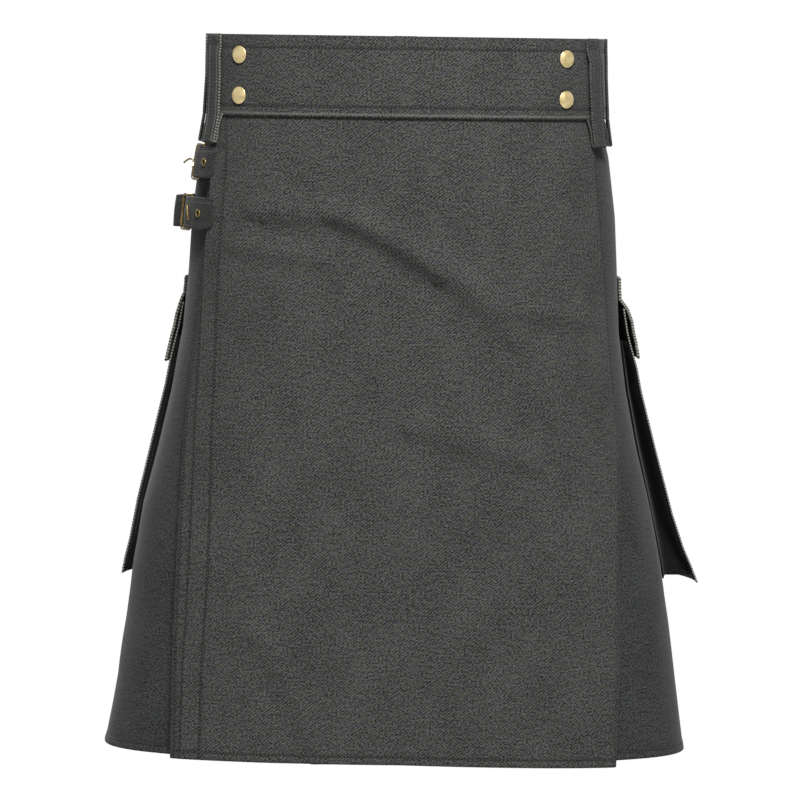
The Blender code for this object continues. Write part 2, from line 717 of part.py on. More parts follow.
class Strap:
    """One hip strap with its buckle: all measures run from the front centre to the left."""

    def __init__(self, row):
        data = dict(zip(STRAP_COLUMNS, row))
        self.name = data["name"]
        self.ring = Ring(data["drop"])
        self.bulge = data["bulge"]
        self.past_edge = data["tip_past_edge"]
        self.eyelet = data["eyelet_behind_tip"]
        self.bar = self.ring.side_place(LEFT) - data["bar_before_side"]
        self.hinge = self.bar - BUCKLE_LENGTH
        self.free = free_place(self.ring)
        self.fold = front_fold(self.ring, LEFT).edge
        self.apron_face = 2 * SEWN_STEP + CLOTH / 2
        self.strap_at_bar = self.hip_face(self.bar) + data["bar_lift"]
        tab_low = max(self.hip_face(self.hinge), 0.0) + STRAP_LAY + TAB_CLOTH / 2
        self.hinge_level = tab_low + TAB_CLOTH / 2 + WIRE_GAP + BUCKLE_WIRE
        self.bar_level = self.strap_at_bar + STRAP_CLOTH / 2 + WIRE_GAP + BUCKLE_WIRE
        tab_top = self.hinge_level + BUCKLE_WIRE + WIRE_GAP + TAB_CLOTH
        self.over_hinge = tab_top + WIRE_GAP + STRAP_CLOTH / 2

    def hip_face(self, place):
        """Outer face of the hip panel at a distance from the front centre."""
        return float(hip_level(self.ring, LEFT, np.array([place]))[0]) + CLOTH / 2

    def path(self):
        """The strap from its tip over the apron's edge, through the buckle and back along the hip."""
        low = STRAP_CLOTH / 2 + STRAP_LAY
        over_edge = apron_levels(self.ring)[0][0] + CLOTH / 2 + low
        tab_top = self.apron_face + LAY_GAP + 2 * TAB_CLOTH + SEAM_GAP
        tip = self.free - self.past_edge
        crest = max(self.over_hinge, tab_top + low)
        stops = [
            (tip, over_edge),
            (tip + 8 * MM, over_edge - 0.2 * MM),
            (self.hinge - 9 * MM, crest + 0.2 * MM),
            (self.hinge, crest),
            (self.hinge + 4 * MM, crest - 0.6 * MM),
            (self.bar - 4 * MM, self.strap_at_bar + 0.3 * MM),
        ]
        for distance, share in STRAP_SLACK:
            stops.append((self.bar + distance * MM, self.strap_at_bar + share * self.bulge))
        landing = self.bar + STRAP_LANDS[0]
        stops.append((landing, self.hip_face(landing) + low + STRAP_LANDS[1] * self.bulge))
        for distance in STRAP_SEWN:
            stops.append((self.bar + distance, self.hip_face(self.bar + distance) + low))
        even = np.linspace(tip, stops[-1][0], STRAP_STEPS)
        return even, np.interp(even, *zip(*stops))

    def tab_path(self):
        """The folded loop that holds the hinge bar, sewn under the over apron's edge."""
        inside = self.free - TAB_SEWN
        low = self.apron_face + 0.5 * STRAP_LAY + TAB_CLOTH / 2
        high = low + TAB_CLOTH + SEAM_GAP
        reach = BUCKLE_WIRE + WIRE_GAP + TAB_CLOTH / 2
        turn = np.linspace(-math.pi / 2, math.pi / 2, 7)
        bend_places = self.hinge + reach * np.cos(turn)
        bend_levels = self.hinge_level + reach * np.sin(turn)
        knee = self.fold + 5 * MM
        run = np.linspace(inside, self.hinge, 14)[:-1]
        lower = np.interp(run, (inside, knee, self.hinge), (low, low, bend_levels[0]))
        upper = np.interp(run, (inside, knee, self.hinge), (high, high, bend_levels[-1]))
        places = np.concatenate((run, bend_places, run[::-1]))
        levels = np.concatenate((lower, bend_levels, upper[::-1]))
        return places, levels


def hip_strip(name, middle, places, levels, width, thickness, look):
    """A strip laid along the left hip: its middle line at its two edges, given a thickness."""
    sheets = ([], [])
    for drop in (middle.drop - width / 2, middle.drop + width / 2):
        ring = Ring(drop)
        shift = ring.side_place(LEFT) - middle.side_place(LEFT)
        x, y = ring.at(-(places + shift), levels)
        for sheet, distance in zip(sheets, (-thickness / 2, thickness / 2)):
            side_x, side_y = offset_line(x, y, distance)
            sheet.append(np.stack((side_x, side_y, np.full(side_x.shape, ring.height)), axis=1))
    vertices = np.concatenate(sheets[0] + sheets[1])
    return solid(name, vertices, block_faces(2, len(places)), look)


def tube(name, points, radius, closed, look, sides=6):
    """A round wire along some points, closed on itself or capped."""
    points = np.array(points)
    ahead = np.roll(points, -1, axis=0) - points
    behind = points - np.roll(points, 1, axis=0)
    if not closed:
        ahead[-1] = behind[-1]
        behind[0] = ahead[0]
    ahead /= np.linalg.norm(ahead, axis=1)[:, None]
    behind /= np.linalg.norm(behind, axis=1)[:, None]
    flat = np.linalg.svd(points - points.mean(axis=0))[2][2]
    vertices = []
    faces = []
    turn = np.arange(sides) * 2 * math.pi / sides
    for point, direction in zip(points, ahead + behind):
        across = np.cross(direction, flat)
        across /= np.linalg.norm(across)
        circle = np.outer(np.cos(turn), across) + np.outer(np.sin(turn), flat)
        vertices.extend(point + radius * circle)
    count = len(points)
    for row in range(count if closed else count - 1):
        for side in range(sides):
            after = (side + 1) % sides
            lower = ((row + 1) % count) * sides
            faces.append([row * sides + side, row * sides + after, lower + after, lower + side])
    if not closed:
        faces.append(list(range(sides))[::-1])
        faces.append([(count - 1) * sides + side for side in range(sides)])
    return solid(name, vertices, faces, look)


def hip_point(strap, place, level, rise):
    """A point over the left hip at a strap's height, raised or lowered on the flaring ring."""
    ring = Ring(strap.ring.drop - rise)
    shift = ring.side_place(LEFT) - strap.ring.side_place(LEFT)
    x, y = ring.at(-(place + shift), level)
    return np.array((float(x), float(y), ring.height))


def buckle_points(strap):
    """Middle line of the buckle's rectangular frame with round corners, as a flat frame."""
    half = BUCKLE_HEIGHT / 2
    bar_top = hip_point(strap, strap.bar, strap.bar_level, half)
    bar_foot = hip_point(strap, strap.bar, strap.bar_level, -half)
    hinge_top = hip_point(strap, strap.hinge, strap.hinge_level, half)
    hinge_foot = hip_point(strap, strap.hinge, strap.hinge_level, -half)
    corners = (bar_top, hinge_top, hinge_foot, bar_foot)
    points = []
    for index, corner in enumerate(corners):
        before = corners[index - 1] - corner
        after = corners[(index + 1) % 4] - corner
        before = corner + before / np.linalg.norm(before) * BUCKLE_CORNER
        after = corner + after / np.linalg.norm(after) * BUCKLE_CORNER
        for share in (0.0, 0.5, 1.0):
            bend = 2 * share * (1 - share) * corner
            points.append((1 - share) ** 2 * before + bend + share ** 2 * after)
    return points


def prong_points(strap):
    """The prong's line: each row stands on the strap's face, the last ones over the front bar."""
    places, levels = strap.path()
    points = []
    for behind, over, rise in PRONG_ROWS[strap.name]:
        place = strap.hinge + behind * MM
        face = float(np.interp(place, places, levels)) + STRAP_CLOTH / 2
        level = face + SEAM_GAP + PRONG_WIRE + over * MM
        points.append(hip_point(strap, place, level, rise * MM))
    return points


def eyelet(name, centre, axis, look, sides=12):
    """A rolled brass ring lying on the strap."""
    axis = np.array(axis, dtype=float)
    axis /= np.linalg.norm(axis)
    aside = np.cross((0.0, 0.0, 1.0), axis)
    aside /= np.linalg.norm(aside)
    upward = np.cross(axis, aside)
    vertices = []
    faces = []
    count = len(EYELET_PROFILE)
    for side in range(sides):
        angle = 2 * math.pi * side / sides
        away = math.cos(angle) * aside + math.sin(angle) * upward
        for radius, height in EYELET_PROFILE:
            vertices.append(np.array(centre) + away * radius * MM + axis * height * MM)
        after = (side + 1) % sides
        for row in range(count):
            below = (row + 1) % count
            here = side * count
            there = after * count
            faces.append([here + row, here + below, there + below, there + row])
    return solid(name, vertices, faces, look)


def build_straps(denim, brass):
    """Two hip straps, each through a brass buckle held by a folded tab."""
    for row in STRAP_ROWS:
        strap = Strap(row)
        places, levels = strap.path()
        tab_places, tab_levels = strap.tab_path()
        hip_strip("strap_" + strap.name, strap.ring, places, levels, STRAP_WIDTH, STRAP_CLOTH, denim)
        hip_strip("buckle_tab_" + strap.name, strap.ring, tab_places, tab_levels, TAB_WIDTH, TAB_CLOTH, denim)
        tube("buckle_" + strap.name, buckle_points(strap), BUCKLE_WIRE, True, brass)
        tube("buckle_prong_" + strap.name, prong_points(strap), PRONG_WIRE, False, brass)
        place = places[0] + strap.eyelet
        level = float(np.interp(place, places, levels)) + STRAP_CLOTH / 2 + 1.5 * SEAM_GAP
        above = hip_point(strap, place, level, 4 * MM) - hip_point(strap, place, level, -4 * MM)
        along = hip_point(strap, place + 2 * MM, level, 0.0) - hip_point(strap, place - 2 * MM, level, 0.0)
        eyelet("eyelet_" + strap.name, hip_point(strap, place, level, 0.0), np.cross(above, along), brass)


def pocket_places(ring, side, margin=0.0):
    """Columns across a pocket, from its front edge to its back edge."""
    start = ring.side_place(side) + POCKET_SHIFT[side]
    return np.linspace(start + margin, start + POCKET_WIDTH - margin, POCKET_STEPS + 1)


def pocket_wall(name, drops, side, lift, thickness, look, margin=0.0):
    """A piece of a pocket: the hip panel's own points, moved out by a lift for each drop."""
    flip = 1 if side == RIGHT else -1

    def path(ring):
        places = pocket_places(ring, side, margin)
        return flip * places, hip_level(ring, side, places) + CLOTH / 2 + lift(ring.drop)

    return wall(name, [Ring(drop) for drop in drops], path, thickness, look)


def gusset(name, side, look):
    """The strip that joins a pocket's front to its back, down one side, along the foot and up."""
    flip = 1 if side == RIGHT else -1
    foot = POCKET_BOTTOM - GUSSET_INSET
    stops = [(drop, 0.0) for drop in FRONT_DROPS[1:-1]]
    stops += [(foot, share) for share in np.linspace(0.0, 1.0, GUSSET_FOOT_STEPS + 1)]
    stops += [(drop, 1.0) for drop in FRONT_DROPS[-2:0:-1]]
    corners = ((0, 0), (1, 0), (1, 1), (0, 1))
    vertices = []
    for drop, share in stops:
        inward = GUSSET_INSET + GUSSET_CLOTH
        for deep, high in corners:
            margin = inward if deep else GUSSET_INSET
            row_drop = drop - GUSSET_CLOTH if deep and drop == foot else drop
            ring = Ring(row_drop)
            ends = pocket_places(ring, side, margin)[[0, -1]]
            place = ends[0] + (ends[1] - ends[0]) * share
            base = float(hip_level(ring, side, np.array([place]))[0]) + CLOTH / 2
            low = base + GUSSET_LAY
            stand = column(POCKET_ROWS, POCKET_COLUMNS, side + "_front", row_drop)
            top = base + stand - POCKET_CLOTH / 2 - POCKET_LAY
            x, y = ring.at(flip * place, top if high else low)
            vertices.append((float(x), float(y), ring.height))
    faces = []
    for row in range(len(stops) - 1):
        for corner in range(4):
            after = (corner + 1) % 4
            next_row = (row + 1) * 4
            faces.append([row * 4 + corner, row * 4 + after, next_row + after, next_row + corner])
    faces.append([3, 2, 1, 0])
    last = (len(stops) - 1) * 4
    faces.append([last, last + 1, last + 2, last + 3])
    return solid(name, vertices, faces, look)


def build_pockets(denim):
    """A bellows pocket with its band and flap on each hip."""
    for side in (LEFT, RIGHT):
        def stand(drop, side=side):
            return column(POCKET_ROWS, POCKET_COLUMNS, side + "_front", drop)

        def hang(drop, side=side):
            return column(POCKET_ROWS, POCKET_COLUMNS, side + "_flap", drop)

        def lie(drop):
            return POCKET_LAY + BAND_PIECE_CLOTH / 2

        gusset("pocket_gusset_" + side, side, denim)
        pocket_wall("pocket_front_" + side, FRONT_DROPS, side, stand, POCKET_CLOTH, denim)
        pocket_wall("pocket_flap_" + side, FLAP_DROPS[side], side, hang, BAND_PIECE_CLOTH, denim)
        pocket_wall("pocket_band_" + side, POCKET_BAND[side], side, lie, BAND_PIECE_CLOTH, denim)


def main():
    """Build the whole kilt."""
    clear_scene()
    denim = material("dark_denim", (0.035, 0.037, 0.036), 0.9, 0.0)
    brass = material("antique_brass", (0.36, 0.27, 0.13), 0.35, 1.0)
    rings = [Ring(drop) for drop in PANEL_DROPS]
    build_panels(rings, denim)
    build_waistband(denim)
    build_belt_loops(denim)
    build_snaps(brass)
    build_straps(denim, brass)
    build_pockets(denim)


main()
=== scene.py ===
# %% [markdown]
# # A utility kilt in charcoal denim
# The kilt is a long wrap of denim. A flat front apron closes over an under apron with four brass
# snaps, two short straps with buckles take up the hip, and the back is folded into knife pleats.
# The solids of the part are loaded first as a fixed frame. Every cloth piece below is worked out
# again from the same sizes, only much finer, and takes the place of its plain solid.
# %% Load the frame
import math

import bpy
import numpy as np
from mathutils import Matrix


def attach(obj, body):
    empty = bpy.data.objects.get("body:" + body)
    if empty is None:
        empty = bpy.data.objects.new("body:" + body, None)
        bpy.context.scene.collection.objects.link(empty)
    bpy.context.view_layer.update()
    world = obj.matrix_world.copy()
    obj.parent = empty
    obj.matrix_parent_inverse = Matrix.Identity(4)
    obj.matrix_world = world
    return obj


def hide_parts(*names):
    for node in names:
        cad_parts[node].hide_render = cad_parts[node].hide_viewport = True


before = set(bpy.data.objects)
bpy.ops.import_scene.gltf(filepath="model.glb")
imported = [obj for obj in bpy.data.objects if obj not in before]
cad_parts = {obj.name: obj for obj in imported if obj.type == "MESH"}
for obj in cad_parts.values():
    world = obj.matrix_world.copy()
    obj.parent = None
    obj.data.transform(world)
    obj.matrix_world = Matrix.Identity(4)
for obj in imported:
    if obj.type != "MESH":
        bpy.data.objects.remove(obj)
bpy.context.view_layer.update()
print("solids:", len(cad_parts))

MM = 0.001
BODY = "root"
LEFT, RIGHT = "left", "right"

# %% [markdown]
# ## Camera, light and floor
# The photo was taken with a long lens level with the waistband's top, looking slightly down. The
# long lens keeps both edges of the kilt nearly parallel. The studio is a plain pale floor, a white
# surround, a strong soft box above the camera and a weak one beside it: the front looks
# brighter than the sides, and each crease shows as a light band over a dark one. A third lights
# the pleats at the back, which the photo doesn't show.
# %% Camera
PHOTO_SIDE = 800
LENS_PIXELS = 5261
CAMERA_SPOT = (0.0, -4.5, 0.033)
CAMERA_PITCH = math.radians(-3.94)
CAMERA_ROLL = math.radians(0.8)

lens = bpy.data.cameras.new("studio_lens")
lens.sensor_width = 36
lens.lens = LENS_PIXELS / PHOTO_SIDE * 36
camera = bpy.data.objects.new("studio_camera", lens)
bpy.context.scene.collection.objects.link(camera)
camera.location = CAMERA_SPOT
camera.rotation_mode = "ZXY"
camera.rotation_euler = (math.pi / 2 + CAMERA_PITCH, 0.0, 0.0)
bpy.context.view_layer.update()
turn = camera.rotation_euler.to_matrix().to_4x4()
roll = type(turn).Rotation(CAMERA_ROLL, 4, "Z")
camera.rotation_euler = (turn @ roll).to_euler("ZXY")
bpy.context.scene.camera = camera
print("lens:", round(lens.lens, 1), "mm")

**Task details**
In the listing above, locate the line containing "hang, BAND_PIECE_CLOTH, denim)" and the line containing "if empty is", then transcribe both and every line between them verbatim.

**Task result**
        pocket_wall("pocket_flap_" + side, FLAP_DROPS[side], side, hang, BAND_PIECE_CLOTH, denim)
        pocket_wall("pocket_band_" + side, POCKET_BAND[side], side, lie, BAND_PIECE_CLOTH, denim)


def main():
    """Build the whole kilt."""
    clear_scene()
    denim = material("dark_denim", (0.035, 0.037, 0.036), 0.9, 0.0)
    brass = material("antique_brass", (0.36, 0.27, 0.13), 0.35, 1.0)
    rings = [Ring(drop) for drop in PANEL_DROPS]
    build_panels(rings, denim)
    build_waistband(denim)
    build_belt_loops(denim)
    build_snaps(brass)
    build_straps(denim, brass)
    build_pockets(denim)


main()
=== scene.py ===
# %% [markdown]
# # A utility kilt in charcoal denim
# The kilt is a long wrap of denim. A flat front apron closes over an under apron with four brass
# snaps, two short straps with buckles take up the hip, and the back is folded into knife pleats.
# The solids of the part are loaded first as a fixed frame. Every cloth piece below is worked out
# again from the same sizes, only much finer, and takes the place of its plain solid.
# %% Load the frame
import math

import bpy
import numpy as np
from mathutils import Matrix


def attach(obj, body):
    empty = bpy.data.objects.get("body:" + body)
    if empty is None:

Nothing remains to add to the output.